Qui était Monsieur Vandenberghe ?

Il est né à Ninove le 19 juillet 1894. Licencié en sciences commerciales et consulaires, directeur commercial au charbonnage de Monceau-Fontaine, capitaine honoraire, invalide de guerre à 75 %, il fut grièvement blessé le 5 octobre 1918. Il est titulaire de nombreuses distinctions honorifiques belges pour sa conduite exemplaire au cours de la campagne 14/18. Mort en brave le 17 août 1944, victime de la barbarie rexiste.
Lorsque le corps de ce brave fut emporté, dont je viens de parler Ludovicy a demandé à l’officier allemand pour que nous soyons autorisés à quitter les lieux. Il nous répondit que nous pouvions disposer. Il était 16 heures.
Ludovicy et moi reprîmes notre vélo et j’ignore si nos roues touchèrent beaucoup l’asphalte de la route jusqu’à la brigade. Nous avons fait un véritable match poursuite qu’il n’est pas nécessaire de commenter autrement.
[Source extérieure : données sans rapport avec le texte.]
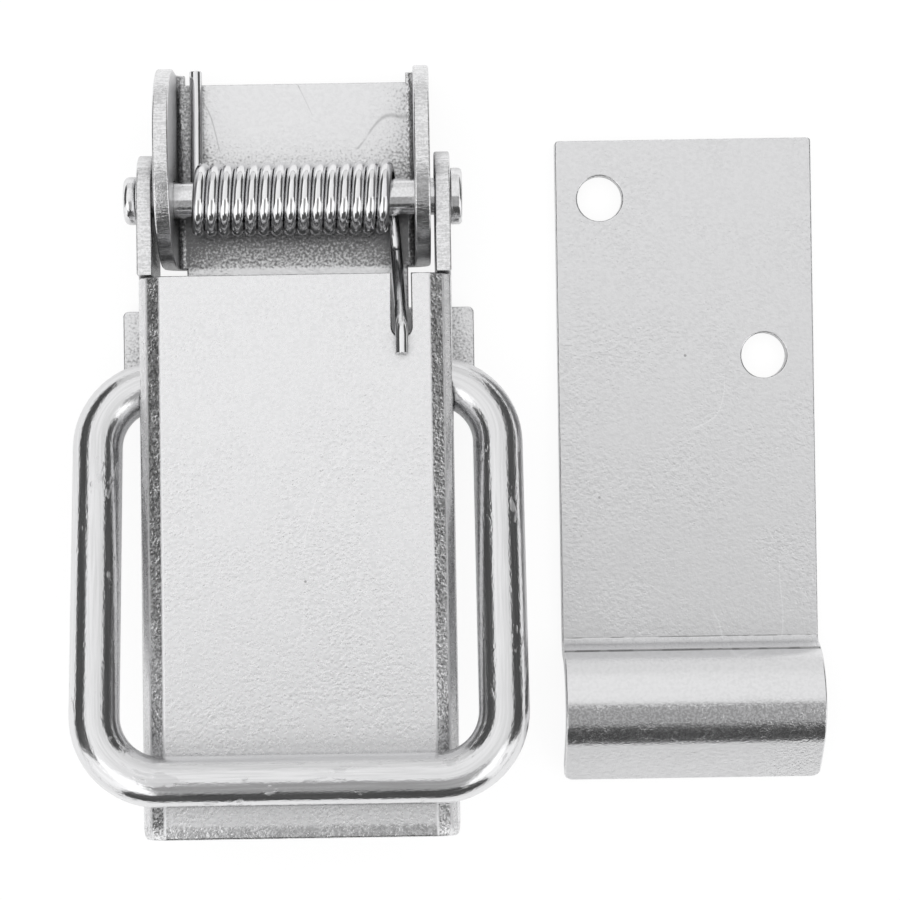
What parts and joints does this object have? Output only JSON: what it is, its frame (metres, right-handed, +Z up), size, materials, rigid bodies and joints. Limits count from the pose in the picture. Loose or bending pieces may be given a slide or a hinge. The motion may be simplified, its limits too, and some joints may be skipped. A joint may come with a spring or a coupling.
{
  "type": "trailer toggle latch",
  "caption": "Over-centre toggle latch with a sprung channel lever, a wire bail folded back over it, and a separate rolled catch plate that the bail hooks over.",
  "frame": {"origin": "midway between the two fixing holes of the base plate, on its underside", "axes": "+X across the latch, +Y along it from the lever's free end towards the ears and, in use, the catch, +Z up from the surface that it is bolted to"},
  "size_m": [0.1061, 0.109, 0.0264],
  "materials": {
    "zinc_sheet": "bright zinc plating over pressed sheet, finely pitted",
    "zinc_rivet": "bright zinc plating, duller on the heads",
    "spring_wire": "polished bright wire",
    "bail_wire": "bright zinc plating with small nicks"
  },
  "bodies": {
    "base": {"base_plate": "zinc_sheet", "pivot_rivet": "zinc_rivet", "spring": "spring_wire", "catch_plate": "zinc_sheet"},
    "lever": {"lever": "zinc_sheet"},
    "bail": {"bail": "bail_wire"}
  },
  "joints": [
    {"name": "lever_hinge", "type": "hinge", "parent": "base", "child": "lever", "pos_m": [0, 0.0164, 0.0092], "axis": [-1, 0, 0], "range_deg": [0, 97], "stiffness_Nm_per_rad": 0.244, "springref_deg": -28.65, "deforming": ["spring"]},
    {"name": "bail_hinge", "type": "hinge", "parent": "lever", "child": "bail", "pos_m": [0, -0.0098, 0.00907], "axis": [-1, 0, 0], "range_deg": [0, 170]}
  ]
}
Les événements qui se sont déroulés après notre départ, je ne les ai pas vécus personnellement. Cela ne change en rien les faits qui devinrent une tragédie qui fait horreur à l’homme digne de ce nom.
Je n’étais plus qu’un automate : j’avais échappé de bien près à une mort sans gloire. Un compatriote, un vrai, avait été abattu comme une bête rebelle devant nos yeux. Nous avions été impuissants et cela nous donnait la nausée.
Ce fut une nuit d’horreur que vécurent les habitants de Charleroi et des environs., une nuit de haine, de confusion, de pleurs, d’impuissance à empêcher le drame … cette nuit du 17 au 18 août 1944.
La Formation B renforcée par des éléments venus de la capitale parcourait les rues recherchant des otages suivant des listes préparées d’avance. Dix-neuf otages de marque, des personnes innocentes, furent arrêtées dans des conditions que je ne dois pas décrire. Elles ne tarderaient pas à se douter. Elles savaient quel était le sort qui leur était réservé. Les otages furent rassemblées au local de la Formation B à Charleroi au 29, de la rue du Parc. Elles y étaient arrivées telles que le bourreau les avait trouvées… dans des tenues hétéroclites… en tenues légères… Elles avaient quitté leur foyer comme cela, sans avoir pu jeter un regard en arrière, sans avoir pu se vêtir décemment pour marcher vers l’éternité. Elles étaient arrivées l’une après l’autre tragiquement soustraites à leurs familles. Tout ce qui s’est passé dans ce fameux local se passe de commentaires !
Tandis que la nuit avait étendu son voile de deuil sur la région, des camions déchargèrent leur butin, là même où le bourgmestre et les deux membres de sa famille avaient été tués. Pas question de se sauver, les gardiens étaient nombreux. Elles furent enfermées dans la cave de la maison la plus proche jusqu’à l’aurore de leur dernier matin. Leur destin était tracé en lettres de feu. Les otages vécurent là, les moments ultime des condamnés à mort. La mort les a fauchés. Le bon grain était mangé par l’ivraie.
Le 18 août s’était levé pour moi aussi. J’étais vivant, eux étaient morts et avait rejoint le paradis des braves. Ce fut le commissaire adjoint de Courcelles, Monsieur Dumont qui m’apprit qu’une tuerie effroyable avait diminué la race humaine à l’endroit que je vous ai décrit. Le policier m’apprenait encore que les tueurs avec fui mais que les victimes étaient encore là, où la mort les avait fauchées au centre d’une macabre mise en scène.
Je ne pus m’empêcher d’aller sur les lieux. Il n’est guère de mots pour décrire ce qu’était cet amas de chair morte. Les tueurs avaient bien mérité d’être les élites de la déchéance humaine.
Avant mon arrivée, quelques corps avaient été transportés à la morgue de Courcelles. Le personnel communal s’était chargé de ce pénible devoir.
Des jurons de colère s’étranglaient dans ma gorge lorsque je quittai ce coin de terre baigné encore du sang d’autant d’innocents martyrs. Ah ! ils s’étaient bien vengés, les rexistes!

Je ne reviens sur les lieux de la tragédie que 2 ans plus tard. C’était le 18 août 1946, jour de l’inauguration du monument élevé à la mémoire des victimes.
Les Belges n’ont pas oublié. Que leur sacrifice ne soit pas vain ! Que la volonté des peuples soit suffisamment forte pour vouloir la véritable paix.